» DIRECTIVE: Return all lines from the listing below in which the string "Blender" occurs.

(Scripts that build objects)
◇ ◇ ◇
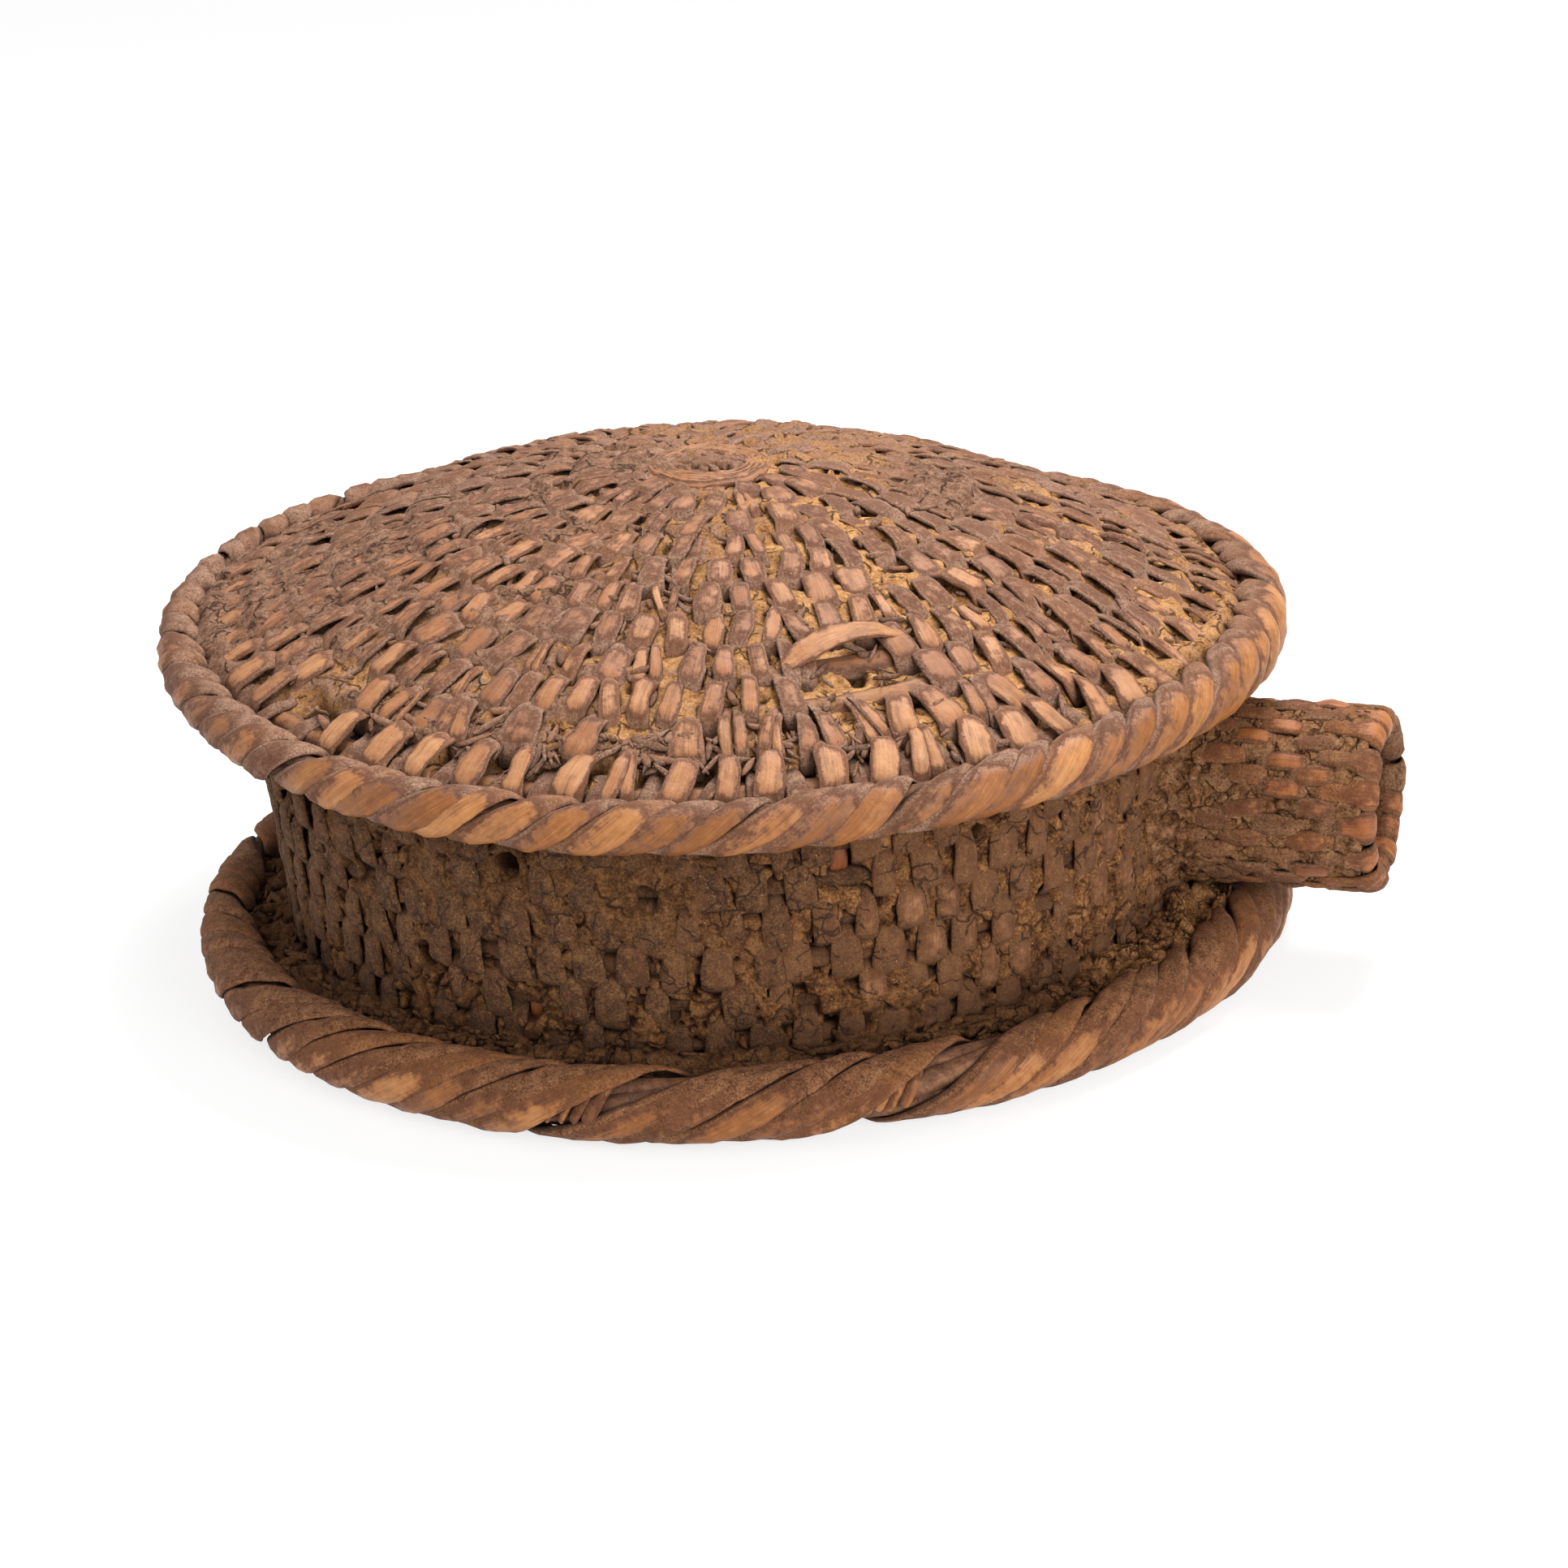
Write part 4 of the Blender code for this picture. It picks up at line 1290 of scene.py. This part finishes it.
def build_wall_mud():
    """The mud coat with the sealing compound behind it, open where the neck passes."""
    low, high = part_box("wall_splints")[0][2], LEAN_END + 1.5 * MM
    rows = np.arange(high, low, -0.9 * MM)
    count = 1000
    angle = steps_round(count)
    level = np.broadcast_to(rows[:, None], (len(rows), count))
    turn = np.broadcast_to(angle, level.shape)
    flat = wall_at(level, turn, 0 * level)
    height = wall_level(flat, level, turn)
    spots = wall_at(level, turn, height)
    # Low places, and the lower part of the wall, get a smaller depth and so a darker colour: painted shade,
    # together with mud.
    depth = smooth(1.8 * MM, 4.2 * MM, height) * (0.42 + 0.58 * smooth(16 * MM, 44 * MM, level))
    dusty = 0.62 + 0.25 * smooth(3.0 * MM, 5.0 * MM, height) - 0.6 * smooth(40 * MM, 20 * MM, level)
    dusty = dusty - 0.62 * smooth(75, 30, degrees_from(turn, NECK_SIDE))
    backs = np.array([low + 1 * MM, (low + high) / 2, high - 1 * MM])[:, None]
    back = wall_at(backs + 0 * angle, angle + 0 * backs, np.full((3, count), -6.0 * MM))
    pierce(build_coat("wall_mud", spots, back, mud_look, ["wall_mud_coat", "wall_sealing"],
                      ((1.8 * MM, 0.22 * MM), (0.9 * MM, 0.10 * MM)), depth, dusty))


def pierce(piece):
    """Open the neck's passage through a piece of the wall."""
    bpy.ops.mesh.primitive_cylinder_add(
        vertices=64, radius=NECK_BED + 1.0 * MM, depth=80 * MM,
        location=(NECK_FOOT, 0.0, NECK_AXIS), rotation=(0.0, math.pi / 2, 0.0)
    )
    drill = bpy.context.active_object
    opening = piece.modifiers.new("Neck passage", "BOOLEAN")
    opening.operation = "DIFFERENCE"
    opening.solver = "EXACT"
    opening.object = drill
    bpy.context.view_layer.update()
    opened = bpy.data.meshes.new_from_object(piece.evaluated_get(bpy.context.evaluated_depsgraph_get()))
    piece.modifiers.clear()
    old = piece.data
    piece.data = opened
    bpy.data.meshes.remove(old)
    bpy.data.objects.remove(drill)


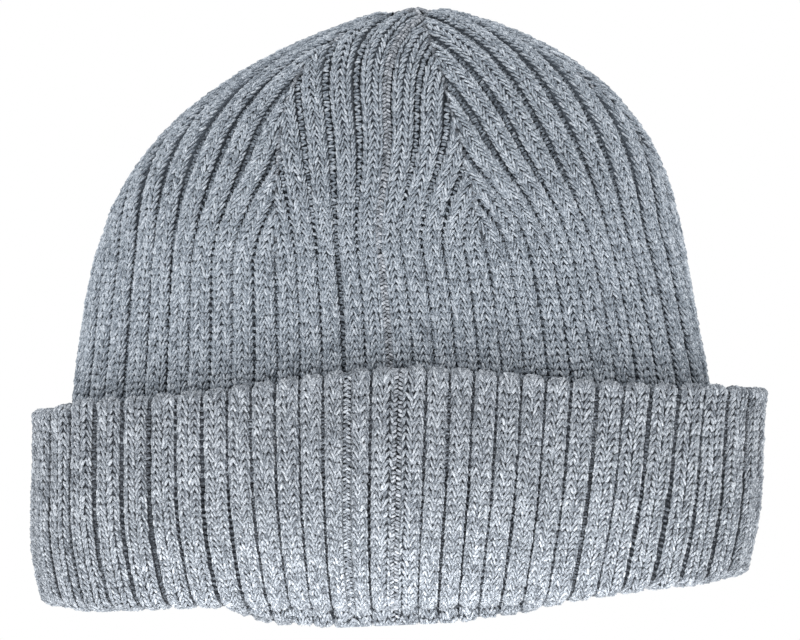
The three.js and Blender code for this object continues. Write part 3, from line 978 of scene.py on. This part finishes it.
def build_gores(gores, material):
    stands_for = {
        "back": ["gore_back_left_half", "gore_back_right_half"],
        "back_right": ["gore_back_right"],
        "front_right": ["gore_front_right"],
        "front": ["gore_front_centre"],
        "front_left": ["gore_front_left"],
        "back_left": ["gore_back_left"],
    }
    for name, gore in gores.items():
        builder = Builder()
        parts = np.linspace(-1, 1, int((gore.last - gore.first) * SHELL_STEPS) + 1)
        levels = GORE_START + (HOLE_HEIGHT - GORE_START) * np.sin(np.linspace(0, math.pi / 2, GORE_ROWS))
        part, level = np.meshgrid(parts, levels)
        climb = np.interp(level, gore.heights, gore.climbs)
        across = part * gore.half_width(level) / np.interp(climb, gore.climbs, gore.stretch)
        up = climb + across * np.interp(climb, gore.climbs, gore.slope)
        ribs = gore.ribs_at(across, up)
        edge = (1 - np.abs(part)) * gore.half_width(level)
        inner = back_relief(ribs)
        outer = rib_relief(gore, ribs, up) - EDGE_SINK * (1 - smooth_step(0, EDGE_REACH, edge))
        outer = np.maximum(outer, inner + MIN_SHELL)
        add_shell(builder, gore.patch, part, level, outer, inner, shell_painted_shade(gore, ribs, up), SHELL_TILE)
        numbers = np.arange(math.floor(gore.first) - 1, math.ceil(gore.last) + 1)
        ups = (np.arange(*GORE_COURSES) + 0.5) * COURSE
        add_legs(builder, gore, numbers, ups)
        add_purls(builder, gore, numbers, ups)
        make_piece(f"knit_gore_{name}", builder, material, "crown", stands_for[name])


def build_seams(gores, material):
    builder = Builder()
    add_seam_column(builder, cuff, 0, 0.5, CUFF_SEAM_END)
    make_piece("cuff_seam_loops", builder, material, "cuff", ["cuff_seam"])
    builder = Builder()
    add_seam_column(builder, body, 0, 0.5, body.length)
    make_piece("body_seam_loops", builder, material, "crown", ["body_seam"])
    builder = Builder()
    add_seam_column(builder, gores["back"], 0, 0.0, gores["back"].length - 2)
    make_piece("crown_seam_loops", builder, material, "crown", ["crown_seam"])


def build_darts(gores, material):
    """A line of loops in the crease where two gores are shaped together."""
    darts = {
        "dart_back_right": gores["back"],
        "dart_side_right": gores["back_right"],
        "dart_front_right": gores["front_right"],
        "dart_front_left": gores["front"],
        "dart_side_left": gores["front_left"],
        "dart_back_left": gores["back_left"],
    }
    for name, gore in darts.items():
        share = gore.share + gore.span / 2
        up = course_line(0.5, gore.length - 1.0)
        level = np.interp(up, gore.climbs, gore.heights)
        point = crown_point(share, level)
        above = crown_point(share, np.minimum(level + 0.2, TIP_HEIGHT))
        rise = unit(above - crown_point(share, level - 0.2))
        along = crown_point(share + NEARBY, level) - crown_point(share - NEARBY, level)
        out = unit(np.cross(along, rise))
        across = unit(np.cross(rise, out))
        count = len(up)
        frame = sink((point, across, rise, out), rng.normal(DART_DEPTH, 0.1, count))
        size = np.tile(DART_LOOP, (count, 1))
        slant = rng.normal(0, 0.5, count)
        flat = np.zeros(count)
        tone = rng.normal(0.4, 0.15, count)
        builder = Builder()
        add_grains(builder, frame, slant, flat, size, flat, tone, LEG_TILE)
        make_piece(f"{name}_loops", builder, material, "crown", [name])


def add_plug(builder, centre, height):
    """A thin round of fabric that closes the hole under the last loops."""
    half_width = crown_half_width(HOLE_HEIGHT) - PLUG_MARGIN
    half_depth = half_width * crown_depth_share(HOLE_HEIGHT)

    def place(across, along):
        squeeze = np.sqrt(1 - across**2 / 2), np.sqrt(1 - along**2 / 2)
        x = centre[0] + half_width * across * squeeze[1]
        y = centre[1] + half_depth * along * squeeze[0]
        return np.stack([x, y, np.full(np.shape(x), height)], axis=-1)

    line = np.linspace(-1, 1, PLUG_STEPS + 1)
    across, along = np.meshgrid(line, line)
    flat = np.zeros(across.shape)
    # Painted shade: the plug is painted as dark as the shell under the ribs, as the shade in the hole.
    tone = flat + UNDER_RIB_PAINTED_SHADE
    add_shell(builder, place, across, along, flat, flat - PLUG_THICKNESS, tone, PLUG_TILE)


def build_knot(material):
    """The last loops, drawn up at the tip."""
    low, high = (np.array(corner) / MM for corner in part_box("closing_knot"))
    centre = (low + high) / 2
    builder = Builder()
    add_plug(builder, centre, high[2] - PLUG_DROP)
    for ring, count, reach, drop in KNOT_RINGS:
        turn = np.arange(count) * TURN / count + rng.normal(0, 0.1, count) + ring
        place = np.stack([
            centre[0] + (high[0] - low[0]) * reach * np.sin(turn),
            centre[1] - (high[1] - low[1]) * reach * np.cos(turn),
            np.full(count, high[2] - drop) + rng.normal(0, 0.15, count),
        ], axis=1)
        inward = unit(np.stack([-np.sin(turn), np.cos(turn), np.full(count, 0.35)], axis=1))
        out = unit(np.stack([np.sin(turn) * 0.3, -np.cos(turn) * 0.3, np.ones(count)], axis=1))
        across = unit(np.cross(inward, out))
        size = np.tile(KNOT_LOOP, (count, 1))
        flat = np.zeros(count)
        slant = rng.normal(0, 0.25, count)
        tone = rng.normal(0.5, 0.15, count)
        tile = ((ring / 3, 0.0), ((ring + 0.95) / 3, KNOT_TILE_TOP))
        add_grains(builder, (place, across, inward, out), slant, flat, size, flat, tone, tile)
    make_piece("closing_knot_loops", builder, material, "crown", ["closing_knot"])


knit = knit_material(
    "knit",
    dark=(0.052, 0.063, 0.078),
    middle=(0.245, 0.286, 0.335),
    light=(0.67, 0.72, 0.78),
)
# The cuff's yarn is the crown's yarn painted darker, with deeper darks: painted shade.
turned_knit = knit_material(
    "turned_knit",
    dark=(0.036, 0.042, 0.052),
    middle=(0.188, 0.213, 0.246),
    light=(0.63, 0.67, 0.72),
)
seam_yarn = knit_material(
    "seam_yarn",
    dark=(0.05, 0.058, 0.07),
    middle=(0.24, 0.265, 0.30),
    light=(0.60, 0.63, 0.68),
)

build_cuff(turned_knit)
build_body(knit)
crown_gores = make_gores()
build_gores(crown_gores, knit)
build_seams(crown_gores, seam_yarn)
build_darts(crown_gores, seam_yarn)
build_knot(seam_yarn)

# ---------------------------------------------------------------- stage, light and camera


def build_stage():
    """A plain white floor that glows like a light table, so no shadow falls on it."""
    mesh = bpy.data.meshes.new("floor")
    reach = 12.0
    mesh.from_pydata([(-reach, -reach, 0), (reach, -reach, 0), (reach, reach, 0), (-reach, reach, 0)],
                     [], [(0, 1, 2, 3)])
    floor = bpy.data.objects.new("floor", mesh)
    bpy.context.scene.collection.objects.link(floor)
    material = bpy.data.materials.new("floor_white")
    material.use_nodes = True
    nodes, links = material.node_tree.nodes, material.node_tree.links
    shader = nodes["Principled BSDF"]
    shader.inputs["Base Color"].default_value = (0.0, 0.0, 0.0, 1)
    shader.inputs["Specular IOR Level"].default_value = 0.0
    shader.inputs["Emission Color"].default_value = (1.0, 1.0, 1.0, 1)
    path = nodes.new("ShaderNodeLightPath")
    glow = nodes.new("ShaderNodeMix")
    glow.inputs["A"].default_value = 2.0
    glow.inputs["B"].default_value = 1.0
    links.new(path.outputs["Is Camera Ray"], glow.inputs["Factor"])
    links.new(glow.outputs["Result"], shader.inputs["Emission Strength"])
    floor.data.materials.append(material)


def build_world():
    """White all round, and dimmer on the side that the camera and its room are on."""
    world = bpy.data.worlds.new("studio")
    world.use_nodes = True
    nodes, links = world.node_tree.nodes, world.node_tree.links
    background = nodes["Background"]
    background.inputs["Color"].default_value = (1.0, 1.0, 1.0, 1)
    place = nodes.new("ShaderNodeTexCoord")
    split = nodes.new("ShaderNodeSeparateXYZ")
    links.new(place.outputs["Generated"], split.inputs[0])
    shade = nodes.new("ShaderNodeMapRange")
    shade.inputs["From Min"].default_value = -1.0
    shade.inputs["From Max"].default_value = 1.0
    shade.inputs["To Min"].default_value = 0.36
    shade.inputs["To Max"].default_value = 2.3
    links.new(split.outputs["Y"], shade.inputs["Value"])
    path = nodes.new("ShaderNodeLightPath")
    seen = nodes.new("ShaderNodeMix")
    seen.inputs["B"].default_value = 1.0
    links.new(path.outputs["Is Camera Ray"], seen.inputs["Factor"])
    links.new(shade.outputs["Result"], seen.inputs["A"])
    links.new(seen.outputs["Result"], background.inputs["Strength"])
    bpy.context.scene.world = world


def add_softbox(name, place, aim, width, height, power):
    data = bpy.data.lights.new(name, "AREA")
    data.shape = "RECTANGLE"
    data.size = width
    data.size_y = height
    data.energy = power
    light = bpy.data.objects.new(name, data)
    light.location = place
    light.rotation_euler = (Vector(aim) - Vector(place)).to_track_quat("-Z", "Y").to_euler()
    light.visible_camera = False
    bpy.context.scene.collection.objects.link(light)


def build_camera():
    """Level with the hat, far off so that there is hardly any perspective, and rolled a little."""
    distance = 5.0
    view_width = 0.25
    aim = (0.002, 0.0, 0.0945)
    tilt = math.radians(2.5)
    data = bpy.data.cameras.new("camera")
    data.sensor_width = 36.0
    data.lens = data.sensor_width * distance / view_width
    data.clip_end = 100
    camera = bpy.data.objects.new("camera", data)
    right = (math.cos(tilt), 0, -math.sin(tilt))
    top = (math.sin(tilt), 0, math.cos(tilt))
    camera.matrix_world = Matrix((
        (right[0], top[0], 0, aim[0]),
        (right[1], top[1], -1, aim[1] - distance),
        (right[2], top[2], 0, aim[2]),
        (0, 0, 0, 1),
    ))
    bpy.context.scene.collection.objects.link(camera)
    bpy.context.scene.camera = camera


build_stage()
build_world()
add_softbox("key", (-0.6, -1.0, 1.4), (0, 0, 0.1), 0.8, 0.8, 10)
add_softbox("low_strip", (0, -0.09, 0.005), (0, -0.05, 0.003), 0.28, 0.008, 0.10)
build_camera()

view = bpy.context.scene.view_settings
view.view_transform = "Standard"
view.look = "None"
◇ ◇ ◇
» FINAL RESULT:
Write part 4 of the Blender code for this picture. It picks up at line 1290 of scene.py. This part finishes it.
The three.js and Blender code for this object continues. Write part 3, from line 978 of scene.py on. This part finishes it.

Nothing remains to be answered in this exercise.